Short exercise:
In the listing below, locate the lines bearing the word "three". Copy every one of them.

——

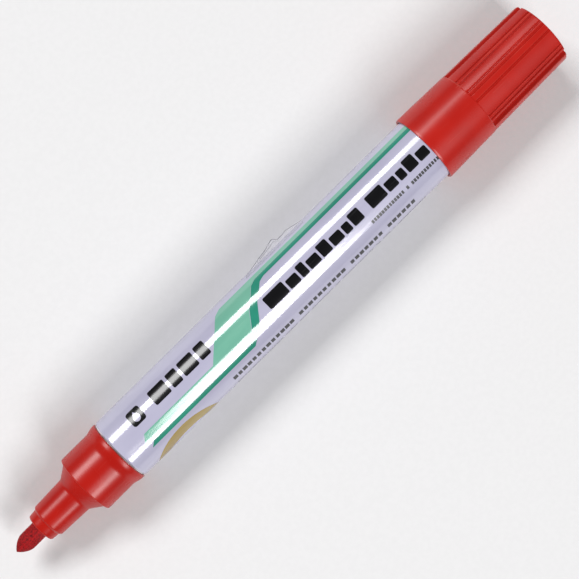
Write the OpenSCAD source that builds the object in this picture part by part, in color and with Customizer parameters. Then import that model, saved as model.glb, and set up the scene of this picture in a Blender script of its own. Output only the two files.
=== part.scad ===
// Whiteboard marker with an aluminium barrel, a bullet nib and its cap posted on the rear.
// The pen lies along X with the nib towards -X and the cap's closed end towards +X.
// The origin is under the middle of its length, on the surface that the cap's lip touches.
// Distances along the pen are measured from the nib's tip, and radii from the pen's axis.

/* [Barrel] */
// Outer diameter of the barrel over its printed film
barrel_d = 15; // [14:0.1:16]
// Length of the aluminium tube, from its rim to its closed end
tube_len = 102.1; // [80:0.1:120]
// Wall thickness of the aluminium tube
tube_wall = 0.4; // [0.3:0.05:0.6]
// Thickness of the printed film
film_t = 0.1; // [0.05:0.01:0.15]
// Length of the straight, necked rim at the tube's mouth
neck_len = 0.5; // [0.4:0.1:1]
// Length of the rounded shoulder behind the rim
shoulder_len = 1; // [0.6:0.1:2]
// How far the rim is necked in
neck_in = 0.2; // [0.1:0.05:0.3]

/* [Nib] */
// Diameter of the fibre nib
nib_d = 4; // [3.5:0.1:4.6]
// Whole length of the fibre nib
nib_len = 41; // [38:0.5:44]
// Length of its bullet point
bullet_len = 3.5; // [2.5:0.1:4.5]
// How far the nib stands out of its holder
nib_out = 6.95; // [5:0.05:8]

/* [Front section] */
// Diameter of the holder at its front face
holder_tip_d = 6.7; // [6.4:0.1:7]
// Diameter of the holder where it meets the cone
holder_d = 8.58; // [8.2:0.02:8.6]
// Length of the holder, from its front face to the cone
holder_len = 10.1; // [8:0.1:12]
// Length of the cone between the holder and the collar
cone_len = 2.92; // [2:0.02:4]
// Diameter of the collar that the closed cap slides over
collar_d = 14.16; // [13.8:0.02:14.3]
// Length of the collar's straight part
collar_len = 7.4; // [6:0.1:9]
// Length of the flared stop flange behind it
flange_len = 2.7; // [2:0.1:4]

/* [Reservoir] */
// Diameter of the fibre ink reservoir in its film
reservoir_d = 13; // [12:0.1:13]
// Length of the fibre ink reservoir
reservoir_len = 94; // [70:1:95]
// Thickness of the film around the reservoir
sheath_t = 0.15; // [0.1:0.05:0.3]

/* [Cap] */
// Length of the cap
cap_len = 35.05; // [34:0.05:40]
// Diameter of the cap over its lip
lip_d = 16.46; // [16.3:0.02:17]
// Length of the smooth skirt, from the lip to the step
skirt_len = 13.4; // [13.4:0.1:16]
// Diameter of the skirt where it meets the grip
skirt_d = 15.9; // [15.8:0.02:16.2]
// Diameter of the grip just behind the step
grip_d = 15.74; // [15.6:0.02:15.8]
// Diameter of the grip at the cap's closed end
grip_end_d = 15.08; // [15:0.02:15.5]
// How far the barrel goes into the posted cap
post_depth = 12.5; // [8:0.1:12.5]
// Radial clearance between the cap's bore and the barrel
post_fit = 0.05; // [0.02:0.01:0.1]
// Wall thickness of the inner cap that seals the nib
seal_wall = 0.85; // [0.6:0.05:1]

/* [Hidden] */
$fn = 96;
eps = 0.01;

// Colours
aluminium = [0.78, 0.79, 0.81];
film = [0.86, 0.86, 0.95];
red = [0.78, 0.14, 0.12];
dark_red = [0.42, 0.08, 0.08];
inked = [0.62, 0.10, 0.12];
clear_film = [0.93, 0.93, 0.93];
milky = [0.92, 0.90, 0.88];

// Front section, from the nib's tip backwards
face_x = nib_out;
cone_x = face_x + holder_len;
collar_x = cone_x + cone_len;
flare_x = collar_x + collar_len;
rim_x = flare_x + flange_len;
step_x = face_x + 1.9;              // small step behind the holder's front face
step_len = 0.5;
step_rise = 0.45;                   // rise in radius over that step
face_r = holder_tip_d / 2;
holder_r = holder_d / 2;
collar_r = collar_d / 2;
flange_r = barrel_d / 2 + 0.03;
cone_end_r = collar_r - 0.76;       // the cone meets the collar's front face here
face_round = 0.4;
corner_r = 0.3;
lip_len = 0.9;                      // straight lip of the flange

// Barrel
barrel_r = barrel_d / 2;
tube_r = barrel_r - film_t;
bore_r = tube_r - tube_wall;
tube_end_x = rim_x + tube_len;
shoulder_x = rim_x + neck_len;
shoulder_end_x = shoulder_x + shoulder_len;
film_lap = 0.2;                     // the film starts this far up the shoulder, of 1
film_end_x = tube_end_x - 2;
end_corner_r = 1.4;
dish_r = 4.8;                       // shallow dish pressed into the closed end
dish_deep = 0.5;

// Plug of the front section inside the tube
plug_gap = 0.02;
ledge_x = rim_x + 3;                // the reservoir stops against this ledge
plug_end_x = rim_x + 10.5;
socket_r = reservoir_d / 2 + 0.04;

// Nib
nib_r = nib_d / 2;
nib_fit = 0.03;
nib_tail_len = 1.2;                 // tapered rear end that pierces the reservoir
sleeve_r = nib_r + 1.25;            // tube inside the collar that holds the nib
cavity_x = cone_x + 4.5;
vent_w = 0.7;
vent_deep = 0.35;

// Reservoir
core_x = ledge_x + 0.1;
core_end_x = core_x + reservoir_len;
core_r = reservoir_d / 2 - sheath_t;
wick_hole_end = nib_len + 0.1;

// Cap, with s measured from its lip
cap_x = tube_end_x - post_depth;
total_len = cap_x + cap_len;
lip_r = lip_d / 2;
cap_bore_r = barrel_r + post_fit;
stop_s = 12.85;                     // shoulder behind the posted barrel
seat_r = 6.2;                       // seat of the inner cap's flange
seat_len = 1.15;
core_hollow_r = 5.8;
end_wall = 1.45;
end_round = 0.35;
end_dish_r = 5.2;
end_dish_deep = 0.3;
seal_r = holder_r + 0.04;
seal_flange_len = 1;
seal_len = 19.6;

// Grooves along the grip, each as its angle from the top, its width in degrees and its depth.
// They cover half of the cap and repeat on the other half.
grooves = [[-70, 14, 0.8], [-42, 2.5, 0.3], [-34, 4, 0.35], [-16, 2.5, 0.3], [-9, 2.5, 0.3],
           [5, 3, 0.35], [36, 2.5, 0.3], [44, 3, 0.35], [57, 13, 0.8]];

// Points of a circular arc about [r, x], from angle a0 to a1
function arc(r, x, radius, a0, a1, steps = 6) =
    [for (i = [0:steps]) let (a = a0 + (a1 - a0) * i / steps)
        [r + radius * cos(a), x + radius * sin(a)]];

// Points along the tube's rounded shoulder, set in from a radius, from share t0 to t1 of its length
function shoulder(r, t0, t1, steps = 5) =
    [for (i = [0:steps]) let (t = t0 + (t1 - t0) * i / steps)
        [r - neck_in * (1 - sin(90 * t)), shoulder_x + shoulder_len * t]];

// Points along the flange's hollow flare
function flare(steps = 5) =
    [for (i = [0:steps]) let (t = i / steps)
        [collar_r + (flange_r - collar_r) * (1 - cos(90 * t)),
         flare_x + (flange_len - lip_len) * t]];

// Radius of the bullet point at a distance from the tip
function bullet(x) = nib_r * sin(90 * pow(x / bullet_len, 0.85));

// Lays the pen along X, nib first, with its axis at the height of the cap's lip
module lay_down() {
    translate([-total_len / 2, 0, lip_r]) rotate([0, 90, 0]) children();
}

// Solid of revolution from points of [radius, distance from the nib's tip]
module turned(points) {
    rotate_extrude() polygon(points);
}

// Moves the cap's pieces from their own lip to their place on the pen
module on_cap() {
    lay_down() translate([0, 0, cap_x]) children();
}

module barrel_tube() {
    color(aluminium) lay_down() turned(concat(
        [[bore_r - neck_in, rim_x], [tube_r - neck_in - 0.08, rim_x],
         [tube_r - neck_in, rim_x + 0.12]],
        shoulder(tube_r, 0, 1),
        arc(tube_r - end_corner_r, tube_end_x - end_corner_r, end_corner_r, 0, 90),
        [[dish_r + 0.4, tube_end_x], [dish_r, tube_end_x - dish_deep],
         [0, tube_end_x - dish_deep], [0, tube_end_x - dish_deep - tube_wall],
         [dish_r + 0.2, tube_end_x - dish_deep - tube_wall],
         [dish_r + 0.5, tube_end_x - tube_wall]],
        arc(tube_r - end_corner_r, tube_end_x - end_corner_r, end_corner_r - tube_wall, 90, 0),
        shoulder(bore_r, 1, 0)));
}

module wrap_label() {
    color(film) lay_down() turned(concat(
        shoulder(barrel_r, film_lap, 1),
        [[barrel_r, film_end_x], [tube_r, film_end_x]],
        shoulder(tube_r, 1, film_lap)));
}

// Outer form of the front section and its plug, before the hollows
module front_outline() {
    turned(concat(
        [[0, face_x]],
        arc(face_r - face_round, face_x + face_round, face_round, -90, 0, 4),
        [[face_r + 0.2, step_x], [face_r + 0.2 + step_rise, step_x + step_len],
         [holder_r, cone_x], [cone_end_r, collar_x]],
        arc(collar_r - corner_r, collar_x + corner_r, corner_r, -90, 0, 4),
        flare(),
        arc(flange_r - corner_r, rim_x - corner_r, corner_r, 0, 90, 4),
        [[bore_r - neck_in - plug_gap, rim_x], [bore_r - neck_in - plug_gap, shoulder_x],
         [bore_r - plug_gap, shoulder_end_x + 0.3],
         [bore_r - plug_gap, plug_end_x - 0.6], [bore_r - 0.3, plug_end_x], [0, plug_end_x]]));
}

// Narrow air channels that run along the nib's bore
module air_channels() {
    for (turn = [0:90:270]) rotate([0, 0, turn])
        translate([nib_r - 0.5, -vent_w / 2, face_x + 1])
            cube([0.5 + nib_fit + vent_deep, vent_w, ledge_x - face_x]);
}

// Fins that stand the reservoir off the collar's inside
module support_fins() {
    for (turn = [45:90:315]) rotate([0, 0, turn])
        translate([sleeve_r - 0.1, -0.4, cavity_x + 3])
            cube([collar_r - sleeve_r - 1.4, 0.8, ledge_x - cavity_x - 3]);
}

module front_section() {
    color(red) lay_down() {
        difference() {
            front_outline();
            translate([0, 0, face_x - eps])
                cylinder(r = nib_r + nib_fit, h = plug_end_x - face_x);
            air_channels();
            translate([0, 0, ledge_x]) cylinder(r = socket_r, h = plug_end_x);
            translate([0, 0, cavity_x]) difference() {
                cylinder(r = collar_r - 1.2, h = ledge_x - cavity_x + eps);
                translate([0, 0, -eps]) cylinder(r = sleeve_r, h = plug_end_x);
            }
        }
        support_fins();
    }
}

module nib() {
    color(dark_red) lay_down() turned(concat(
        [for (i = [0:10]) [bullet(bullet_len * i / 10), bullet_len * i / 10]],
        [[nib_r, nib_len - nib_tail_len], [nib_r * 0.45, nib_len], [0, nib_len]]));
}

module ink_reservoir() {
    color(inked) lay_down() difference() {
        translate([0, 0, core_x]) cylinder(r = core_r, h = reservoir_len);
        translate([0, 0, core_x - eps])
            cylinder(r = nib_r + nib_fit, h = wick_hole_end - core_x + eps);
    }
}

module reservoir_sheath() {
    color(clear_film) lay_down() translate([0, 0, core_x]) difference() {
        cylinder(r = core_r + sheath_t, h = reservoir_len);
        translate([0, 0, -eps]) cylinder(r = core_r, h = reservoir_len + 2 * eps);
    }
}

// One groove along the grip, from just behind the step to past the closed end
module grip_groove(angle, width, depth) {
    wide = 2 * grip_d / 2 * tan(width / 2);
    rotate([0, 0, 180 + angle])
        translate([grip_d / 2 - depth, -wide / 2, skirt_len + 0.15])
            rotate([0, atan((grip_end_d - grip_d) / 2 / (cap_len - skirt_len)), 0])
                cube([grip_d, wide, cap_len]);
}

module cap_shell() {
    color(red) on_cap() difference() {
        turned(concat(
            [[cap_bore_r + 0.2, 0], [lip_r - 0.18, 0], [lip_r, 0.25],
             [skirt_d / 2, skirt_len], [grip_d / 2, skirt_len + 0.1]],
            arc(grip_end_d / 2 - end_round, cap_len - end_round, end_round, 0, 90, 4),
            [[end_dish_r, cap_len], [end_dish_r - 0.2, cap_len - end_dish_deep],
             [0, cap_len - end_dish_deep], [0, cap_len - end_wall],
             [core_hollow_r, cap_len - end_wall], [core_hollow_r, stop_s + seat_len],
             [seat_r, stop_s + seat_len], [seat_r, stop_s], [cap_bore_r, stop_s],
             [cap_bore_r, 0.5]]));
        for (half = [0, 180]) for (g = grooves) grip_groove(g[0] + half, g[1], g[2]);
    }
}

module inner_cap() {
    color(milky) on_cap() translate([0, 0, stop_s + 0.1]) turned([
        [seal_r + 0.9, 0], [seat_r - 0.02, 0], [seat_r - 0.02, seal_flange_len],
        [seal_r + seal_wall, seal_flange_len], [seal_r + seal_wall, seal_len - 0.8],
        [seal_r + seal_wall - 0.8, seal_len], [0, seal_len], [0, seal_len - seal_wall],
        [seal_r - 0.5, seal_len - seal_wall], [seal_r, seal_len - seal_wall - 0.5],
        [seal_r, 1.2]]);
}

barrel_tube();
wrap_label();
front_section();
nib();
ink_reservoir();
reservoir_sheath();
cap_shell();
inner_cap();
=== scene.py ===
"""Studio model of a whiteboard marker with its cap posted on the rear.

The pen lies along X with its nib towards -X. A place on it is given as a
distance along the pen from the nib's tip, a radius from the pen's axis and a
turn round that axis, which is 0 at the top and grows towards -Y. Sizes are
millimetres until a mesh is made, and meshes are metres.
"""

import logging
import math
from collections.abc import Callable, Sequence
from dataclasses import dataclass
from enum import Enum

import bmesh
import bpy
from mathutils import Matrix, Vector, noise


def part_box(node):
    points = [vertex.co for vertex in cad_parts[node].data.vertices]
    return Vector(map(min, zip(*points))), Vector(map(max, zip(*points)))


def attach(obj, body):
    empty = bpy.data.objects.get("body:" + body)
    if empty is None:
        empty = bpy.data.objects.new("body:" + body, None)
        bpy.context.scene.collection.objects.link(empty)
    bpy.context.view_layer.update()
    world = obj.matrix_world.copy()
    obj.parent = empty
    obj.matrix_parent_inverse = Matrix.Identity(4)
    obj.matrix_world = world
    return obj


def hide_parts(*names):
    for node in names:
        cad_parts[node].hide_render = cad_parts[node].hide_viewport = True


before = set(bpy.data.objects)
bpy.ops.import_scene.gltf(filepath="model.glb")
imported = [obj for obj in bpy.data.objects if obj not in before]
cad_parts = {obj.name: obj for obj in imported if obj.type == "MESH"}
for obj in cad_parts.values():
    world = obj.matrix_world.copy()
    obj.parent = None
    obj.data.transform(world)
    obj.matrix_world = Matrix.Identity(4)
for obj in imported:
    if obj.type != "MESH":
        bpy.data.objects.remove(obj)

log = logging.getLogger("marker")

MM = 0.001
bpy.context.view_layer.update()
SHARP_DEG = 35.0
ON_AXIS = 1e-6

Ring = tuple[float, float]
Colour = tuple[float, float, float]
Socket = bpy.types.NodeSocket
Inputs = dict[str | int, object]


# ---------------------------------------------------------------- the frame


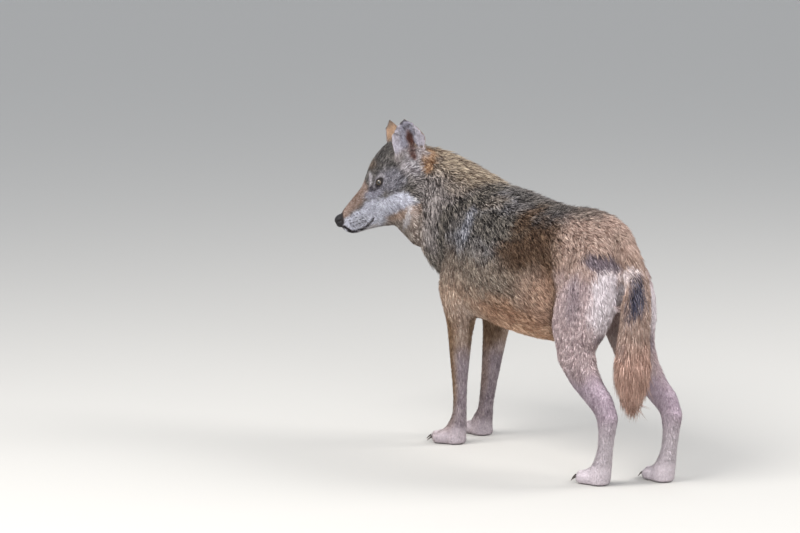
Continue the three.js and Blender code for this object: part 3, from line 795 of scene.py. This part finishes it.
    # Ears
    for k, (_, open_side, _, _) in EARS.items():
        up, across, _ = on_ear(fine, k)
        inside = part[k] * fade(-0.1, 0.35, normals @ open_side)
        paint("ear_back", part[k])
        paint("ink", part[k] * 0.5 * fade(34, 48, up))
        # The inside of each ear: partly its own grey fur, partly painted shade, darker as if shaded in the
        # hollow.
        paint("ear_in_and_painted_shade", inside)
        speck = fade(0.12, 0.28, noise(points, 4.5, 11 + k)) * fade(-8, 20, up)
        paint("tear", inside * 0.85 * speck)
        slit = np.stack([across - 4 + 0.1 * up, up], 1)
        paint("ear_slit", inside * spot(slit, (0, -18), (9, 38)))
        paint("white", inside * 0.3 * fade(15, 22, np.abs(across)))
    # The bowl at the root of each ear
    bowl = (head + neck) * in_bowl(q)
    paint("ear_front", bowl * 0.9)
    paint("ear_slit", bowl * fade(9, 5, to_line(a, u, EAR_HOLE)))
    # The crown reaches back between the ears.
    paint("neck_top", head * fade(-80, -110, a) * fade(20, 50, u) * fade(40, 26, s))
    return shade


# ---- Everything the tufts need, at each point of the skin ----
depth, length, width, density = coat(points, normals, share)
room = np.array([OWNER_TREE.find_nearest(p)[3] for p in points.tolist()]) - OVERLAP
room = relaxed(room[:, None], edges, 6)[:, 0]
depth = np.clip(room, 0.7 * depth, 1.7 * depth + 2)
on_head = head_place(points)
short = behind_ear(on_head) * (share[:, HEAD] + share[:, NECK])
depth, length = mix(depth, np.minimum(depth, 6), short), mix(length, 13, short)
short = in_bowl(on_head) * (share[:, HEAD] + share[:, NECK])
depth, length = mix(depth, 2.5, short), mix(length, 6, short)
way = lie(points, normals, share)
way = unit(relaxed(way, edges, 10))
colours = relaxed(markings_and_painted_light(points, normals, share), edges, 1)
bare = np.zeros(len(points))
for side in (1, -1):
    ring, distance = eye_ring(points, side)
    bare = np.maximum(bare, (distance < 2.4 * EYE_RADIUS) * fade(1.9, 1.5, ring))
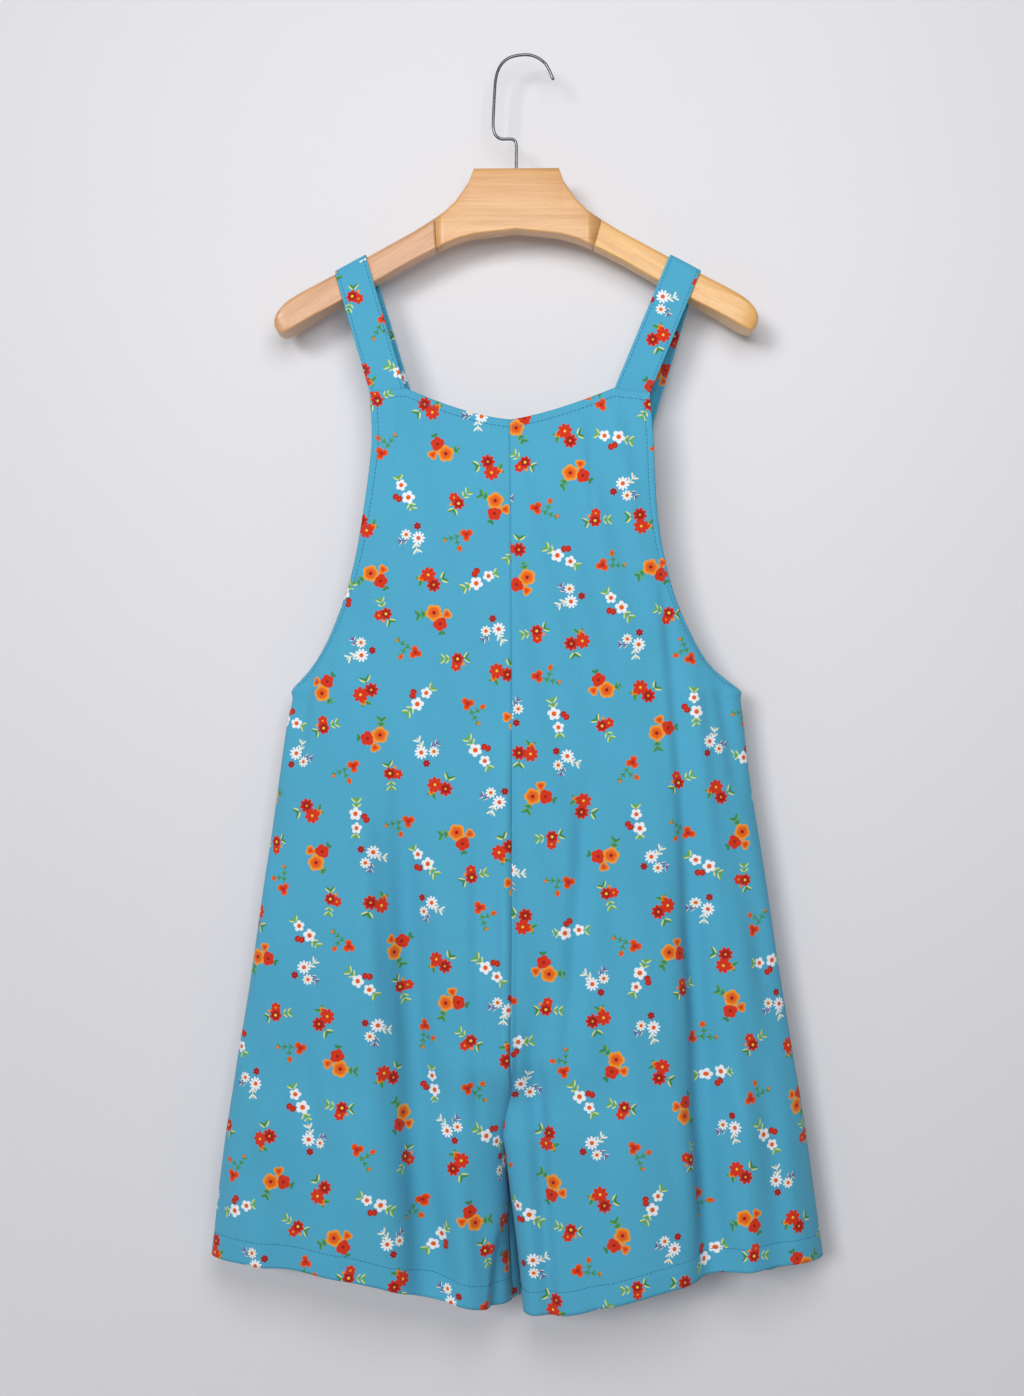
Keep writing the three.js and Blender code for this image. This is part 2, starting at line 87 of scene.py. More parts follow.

——

Response to the task:
Continue the three.js and Blender code for this object: part 3, from line 795 of scene.py. This part finishes it.
Keep writing the three.js and Blender code for this image. This is part 2, starting at line 87 of scene.py. More parts follow.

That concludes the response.